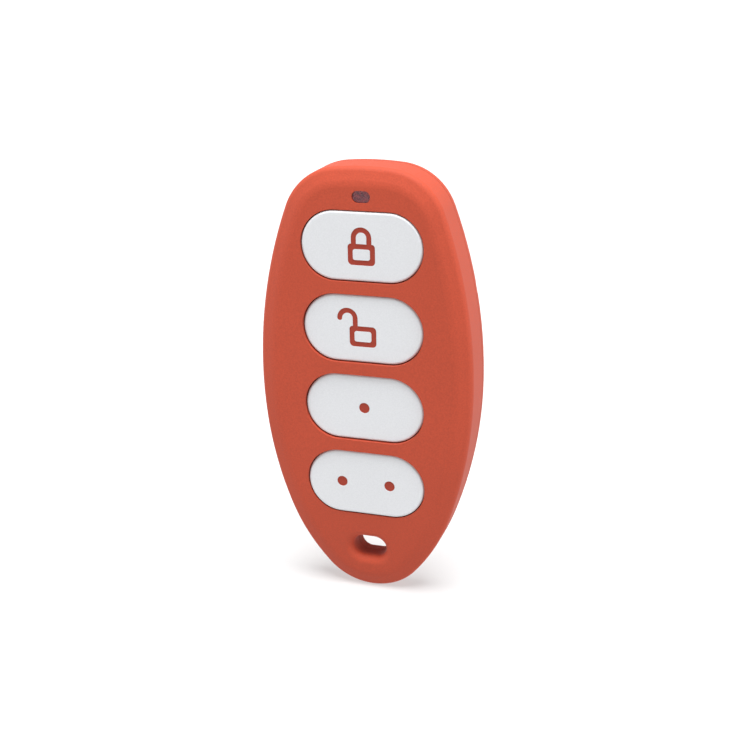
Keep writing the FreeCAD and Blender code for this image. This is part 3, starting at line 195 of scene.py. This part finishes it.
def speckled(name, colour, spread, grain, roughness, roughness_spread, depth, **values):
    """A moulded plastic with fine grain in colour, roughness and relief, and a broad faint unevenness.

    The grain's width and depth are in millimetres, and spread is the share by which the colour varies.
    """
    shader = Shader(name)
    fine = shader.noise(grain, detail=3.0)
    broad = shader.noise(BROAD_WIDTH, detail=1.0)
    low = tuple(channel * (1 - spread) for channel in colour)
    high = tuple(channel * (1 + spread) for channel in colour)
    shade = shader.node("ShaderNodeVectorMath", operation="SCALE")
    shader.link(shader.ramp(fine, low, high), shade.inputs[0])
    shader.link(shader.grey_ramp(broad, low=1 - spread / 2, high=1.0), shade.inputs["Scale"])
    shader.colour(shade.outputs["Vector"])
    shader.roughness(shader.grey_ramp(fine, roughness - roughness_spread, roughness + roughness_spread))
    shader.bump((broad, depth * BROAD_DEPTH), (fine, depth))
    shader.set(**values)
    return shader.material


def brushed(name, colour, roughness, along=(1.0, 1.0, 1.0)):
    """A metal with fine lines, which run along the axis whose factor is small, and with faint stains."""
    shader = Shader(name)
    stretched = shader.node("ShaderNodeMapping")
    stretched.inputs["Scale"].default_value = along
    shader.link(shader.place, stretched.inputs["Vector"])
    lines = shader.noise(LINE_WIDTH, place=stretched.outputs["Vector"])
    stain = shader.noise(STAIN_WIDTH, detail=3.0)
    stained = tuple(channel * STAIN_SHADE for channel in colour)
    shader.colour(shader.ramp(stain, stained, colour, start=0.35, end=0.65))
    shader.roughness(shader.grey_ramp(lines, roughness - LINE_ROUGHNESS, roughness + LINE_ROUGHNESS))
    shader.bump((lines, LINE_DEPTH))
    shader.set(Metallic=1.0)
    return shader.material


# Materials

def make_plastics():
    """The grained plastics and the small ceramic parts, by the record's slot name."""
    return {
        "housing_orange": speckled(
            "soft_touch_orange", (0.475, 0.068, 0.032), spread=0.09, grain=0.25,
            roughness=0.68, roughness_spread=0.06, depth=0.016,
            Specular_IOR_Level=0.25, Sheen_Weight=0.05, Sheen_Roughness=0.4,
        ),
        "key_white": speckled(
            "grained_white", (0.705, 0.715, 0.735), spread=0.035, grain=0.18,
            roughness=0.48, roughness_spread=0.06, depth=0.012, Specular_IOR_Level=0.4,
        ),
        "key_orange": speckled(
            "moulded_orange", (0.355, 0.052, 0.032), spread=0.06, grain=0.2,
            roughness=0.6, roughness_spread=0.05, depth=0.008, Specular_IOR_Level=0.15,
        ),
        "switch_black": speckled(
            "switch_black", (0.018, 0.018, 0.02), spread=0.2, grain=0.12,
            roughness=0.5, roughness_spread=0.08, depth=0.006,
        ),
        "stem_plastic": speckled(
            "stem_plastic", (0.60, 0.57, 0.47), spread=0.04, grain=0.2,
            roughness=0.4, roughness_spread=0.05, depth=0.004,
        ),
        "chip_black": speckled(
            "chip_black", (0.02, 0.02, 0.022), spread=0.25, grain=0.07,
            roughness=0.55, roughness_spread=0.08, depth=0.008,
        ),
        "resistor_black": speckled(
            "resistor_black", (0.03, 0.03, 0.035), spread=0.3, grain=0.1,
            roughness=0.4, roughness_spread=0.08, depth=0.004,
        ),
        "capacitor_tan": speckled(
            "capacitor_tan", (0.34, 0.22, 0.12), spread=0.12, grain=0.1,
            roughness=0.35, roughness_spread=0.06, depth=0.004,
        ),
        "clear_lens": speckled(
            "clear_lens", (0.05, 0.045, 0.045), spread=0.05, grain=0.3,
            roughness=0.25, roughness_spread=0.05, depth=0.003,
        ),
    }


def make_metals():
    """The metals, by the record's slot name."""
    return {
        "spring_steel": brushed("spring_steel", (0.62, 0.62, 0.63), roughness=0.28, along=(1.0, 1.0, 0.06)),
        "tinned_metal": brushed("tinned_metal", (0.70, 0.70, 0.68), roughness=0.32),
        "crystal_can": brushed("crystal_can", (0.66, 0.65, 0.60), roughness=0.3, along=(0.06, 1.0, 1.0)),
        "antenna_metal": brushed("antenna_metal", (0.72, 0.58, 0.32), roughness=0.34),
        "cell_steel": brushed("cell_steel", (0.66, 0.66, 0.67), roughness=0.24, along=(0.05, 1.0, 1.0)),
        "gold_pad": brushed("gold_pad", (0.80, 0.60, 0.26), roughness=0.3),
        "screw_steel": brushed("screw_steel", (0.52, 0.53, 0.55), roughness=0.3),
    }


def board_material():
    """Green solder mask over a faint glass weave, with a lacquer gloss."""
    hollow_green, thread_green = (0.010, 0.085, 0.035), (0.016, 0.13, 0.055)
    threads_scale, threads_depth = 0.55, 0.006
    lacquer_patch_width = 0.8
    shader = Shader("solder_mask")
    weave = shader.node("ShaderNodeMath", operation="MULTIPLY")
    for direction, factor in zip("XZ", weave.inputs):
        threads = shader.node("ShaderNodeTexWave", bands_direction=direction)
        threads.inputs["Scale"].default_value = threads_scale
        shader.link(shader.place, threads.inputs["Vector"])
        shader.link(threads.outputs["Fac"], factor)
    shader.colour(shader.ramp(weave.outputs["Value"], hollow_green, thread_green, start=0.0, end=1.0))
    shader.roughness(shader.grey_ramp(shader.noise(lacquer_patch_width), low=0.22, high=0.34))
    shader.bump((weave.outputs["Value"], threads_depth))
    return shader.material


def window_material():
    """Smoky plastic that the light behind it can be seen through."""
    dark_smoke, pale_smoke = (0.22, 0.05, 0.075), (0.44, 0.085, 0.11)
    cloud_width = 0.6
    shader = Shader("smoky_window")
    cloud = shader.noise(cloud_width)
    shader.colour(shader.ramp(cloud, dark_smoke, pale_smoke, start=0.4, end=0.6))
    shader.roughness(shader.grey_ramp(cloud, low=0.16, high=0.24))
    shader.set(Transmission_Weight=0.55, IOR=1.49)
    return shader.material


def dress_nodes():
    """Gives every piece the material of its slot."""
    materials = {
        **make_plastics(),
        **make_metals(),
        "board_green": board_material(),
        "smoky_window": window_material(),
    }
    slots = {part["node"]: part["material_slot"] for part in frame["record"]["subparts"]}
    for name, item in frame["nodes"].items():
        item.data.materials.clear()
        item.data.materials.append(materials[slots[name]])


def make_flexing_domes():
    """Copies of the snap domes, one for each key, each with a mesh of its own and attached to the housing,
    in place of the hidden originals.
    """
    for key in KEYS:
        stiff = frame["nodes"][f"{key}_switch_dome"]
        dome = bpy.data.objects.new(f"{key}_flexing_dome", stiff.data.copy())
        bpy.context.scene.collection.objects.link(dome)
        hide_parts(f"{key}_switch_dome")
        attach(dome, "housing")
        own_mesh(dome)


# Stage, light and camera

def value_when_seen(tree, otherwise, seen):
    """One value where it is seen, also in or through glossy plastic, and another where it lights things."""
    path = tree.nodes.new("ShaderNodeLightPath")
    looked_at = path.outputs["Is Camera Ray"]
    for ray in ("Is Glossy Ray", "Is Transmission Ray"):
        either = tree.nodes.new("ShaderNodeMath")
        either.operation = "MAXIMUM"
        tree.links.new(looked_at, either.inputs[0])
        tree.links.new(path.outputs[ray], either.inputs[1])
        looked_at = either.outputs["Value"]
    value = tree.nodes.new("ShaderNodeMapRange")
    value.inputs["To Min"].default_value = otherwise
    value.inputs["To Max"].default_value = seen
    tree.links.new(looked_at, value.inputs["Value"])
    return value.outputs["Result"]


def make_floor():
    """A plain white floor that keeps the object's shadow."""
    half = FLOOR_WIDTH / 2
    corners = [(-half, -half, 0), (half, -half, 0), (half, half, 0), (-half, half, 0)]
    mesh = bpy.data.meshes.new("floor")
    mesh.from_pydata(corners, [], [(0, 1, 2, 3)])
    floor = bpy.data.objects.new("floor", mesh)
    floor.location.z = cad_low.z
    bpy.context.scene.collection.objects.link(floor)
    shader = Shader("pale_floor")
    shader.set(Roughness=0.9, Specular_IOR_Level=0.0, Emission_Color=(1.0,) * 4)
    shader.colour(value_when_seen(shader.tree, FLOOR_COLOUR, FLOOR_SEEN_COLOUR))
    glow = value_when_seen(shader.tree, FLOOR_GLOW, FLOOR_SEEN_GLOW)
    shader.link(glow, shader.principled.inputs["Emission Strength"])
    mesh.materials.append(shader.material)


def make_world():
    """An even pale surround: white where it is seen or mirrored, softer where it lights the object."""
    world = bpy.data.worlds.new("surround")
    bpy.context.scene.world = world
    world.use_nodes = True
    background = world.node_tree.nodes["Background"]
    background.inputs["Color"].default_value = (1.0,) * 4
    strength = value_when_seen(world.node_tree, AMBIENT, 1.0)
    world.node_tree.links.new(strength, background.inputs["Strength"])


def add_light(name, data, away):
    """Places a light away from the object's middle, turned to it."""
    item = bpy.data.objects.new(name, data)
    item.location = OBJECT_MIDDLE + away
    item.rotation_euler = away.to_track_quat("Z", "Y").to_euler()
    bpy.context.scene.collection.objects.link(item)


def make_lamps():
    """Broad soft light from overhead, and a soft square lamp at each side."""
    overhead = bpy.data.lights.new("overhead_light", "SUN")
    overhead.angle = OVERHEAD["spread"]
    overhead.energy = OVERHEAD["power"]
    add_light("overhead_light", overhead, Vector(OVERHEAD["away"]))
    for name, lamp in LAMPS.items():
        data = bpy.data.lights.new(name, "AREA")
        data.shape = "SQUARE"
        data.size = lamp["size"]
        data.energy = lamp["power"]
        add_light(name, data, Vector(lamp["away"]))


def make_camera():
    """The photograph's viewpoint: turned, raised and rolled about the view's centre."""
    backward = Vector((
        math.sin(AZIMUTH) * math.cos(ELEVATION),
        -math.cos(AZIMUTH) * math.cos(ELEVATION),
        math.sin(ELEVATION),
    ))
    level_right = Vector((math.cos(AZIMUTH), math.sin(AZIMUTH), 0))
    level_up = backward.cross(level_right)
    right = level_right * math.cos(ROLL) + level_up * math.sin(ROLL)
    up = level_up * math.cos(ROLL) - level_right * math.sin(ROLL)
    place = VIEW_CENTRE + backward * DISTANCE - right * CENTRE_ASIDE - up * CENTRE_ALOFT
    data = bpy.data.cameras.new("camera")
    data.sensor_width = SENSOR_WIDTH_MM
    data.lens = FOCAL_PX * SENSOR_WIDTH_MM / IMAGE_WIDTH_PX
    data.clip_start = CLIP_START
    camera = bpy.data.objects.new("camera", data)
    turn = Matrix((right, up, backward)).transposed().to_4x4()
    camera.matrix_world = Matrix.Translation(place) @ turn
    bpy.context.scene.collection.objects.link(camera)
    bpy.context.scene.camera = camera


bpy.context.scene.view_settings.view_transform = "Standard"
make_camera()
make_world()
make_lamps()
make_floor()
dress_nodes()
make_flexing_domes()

...

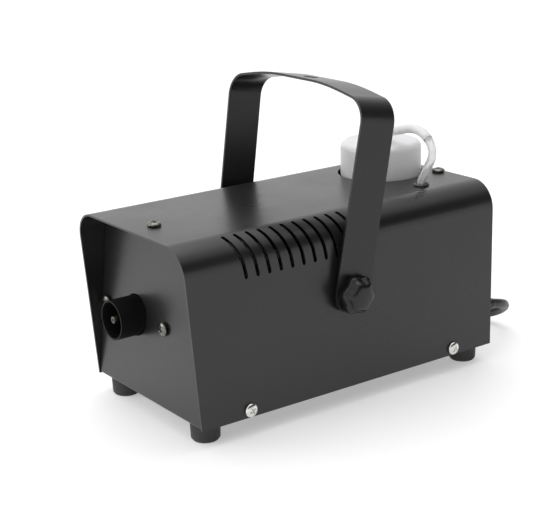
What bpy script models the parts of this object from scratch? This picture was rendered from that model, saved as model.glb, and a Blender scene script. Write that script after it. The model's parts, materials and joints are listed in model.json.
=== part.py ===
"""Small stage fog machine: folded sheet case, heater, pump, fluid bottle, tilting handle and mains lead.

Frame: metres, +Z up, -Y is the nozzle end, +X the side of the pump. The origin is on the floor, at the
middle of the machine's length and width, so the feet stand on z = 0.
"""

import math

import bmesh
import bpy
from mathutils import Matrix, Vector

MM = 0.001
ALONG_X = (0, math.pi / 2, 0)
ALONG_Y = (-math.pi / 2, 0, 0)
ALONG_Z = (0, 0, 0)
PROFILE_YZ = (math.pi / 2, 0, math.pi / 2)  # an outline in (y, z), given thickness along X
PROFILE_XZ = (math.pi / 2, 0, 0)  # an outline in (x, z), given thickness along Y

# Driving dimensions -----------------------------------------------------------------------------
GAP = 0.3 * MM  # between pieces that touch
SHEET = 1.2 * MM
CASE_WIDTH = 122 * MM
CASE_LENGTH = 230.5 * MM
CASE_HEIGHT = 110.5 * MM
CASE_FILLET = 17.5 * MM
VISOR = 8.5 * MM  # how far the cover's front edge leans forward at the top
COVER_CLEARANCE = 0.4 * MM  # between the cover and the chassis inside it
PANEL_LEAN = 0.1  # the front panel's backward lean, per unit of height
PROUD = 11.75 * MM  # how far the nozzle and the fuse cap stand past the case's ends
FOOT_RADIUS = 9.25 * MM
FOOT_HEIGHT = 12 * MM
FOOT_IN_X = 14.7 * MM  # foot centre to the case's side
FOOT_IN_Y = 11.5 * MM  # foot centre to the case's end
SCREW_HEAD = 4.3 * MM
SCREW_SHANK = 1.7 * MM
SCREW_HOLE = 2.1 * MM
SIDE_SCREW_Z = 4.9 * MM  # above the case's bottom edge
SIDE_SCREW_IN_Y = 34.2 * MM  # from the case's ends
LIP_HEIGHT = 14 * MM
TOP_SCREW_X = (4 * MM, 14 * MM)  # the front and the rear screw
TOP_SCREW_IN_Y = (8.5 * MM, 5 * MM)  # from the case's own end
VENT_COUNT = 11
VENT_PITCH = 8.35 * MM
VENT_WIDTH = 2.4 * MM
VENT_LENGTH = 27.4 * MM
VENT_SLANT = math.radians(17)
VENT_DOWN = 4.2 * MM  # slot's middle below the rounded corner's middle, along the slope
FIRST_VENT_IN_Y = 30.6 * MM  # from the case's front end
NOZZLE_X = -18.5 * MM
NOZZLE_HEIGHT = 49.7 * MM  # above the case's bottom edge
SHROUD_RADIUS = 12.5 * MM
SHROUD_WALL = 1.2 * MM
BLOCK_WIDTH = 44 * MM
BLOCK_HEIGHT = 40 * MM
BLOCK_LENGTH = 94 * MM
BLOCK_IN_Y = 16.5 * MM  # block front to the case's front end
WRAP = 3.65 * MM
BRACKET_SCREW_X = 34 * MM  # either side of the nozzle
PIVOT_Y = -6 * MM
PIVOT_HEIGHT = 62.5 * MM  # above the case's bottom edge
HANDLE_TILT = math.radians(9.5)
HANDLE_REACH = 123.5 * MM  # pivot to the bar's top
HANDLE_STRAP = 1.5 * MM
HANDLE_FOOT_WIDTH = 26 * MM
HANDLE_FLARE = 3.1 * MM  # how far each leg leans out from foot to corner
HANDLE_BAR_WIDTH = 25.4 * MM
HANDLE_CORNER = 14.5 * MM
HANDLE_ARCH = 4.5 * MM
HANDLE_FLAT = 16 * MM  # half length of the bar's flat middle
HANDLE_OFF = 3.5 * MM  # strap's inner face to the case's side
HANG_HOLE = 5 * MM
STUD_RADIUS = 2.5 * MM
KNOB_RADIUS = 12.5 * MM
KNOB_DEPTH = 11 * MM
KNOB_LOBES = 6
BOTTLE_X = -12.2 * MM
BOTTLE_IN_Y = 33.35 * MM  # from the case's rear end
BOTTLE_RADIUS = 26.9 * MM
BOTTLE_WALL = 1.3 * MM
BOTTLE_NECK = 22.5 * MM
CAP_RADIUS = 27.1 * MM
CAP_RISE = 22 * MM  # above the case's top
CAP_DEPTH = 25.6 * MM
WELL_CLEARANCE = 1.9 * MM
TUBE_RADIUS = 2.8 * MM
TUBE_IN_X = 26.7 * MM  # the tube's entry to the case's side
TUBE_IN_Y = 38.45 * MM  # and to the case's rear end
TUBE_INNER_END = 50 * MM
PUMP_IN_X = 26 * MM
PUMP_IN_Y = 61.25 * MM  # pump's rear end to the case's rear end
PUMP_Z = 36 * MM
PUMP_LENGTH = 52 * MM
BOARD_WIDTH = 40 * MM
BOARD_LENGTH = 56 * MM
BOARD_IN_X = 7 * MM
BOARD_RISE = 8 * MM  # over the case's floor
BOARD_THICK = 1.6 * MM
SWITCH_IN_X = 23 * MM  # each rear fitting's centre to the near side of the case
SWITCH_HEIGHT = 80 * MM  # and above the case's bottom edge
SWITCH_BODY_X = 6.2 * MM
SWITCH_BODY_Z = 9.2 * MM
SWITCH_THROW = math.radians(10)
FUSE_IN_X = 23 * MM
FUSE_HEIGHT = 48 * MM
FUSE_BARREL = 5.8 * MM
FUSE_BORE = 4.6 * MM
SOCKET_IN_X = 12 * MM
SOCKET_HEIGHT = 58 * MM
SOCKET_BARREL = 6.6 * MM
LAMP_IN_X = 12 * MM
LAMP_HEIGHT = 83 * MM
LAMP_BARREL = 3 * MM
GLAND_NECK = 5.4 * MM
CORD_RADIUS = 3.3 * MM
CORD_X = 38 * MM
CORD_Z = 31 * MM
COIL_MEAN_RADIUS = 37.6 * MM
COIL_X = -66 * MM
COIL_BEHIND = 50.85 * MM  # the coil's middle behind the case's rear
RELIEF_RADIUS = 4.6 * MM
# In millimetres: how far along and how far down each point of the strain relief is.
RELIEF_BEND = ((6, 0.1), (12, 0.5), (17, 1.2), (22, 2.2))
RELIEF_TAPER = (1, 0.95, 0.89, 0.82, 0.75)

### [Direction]
Of the lines in this listing, report how many contain the string "scene", and give the number only.

### [Task result]
9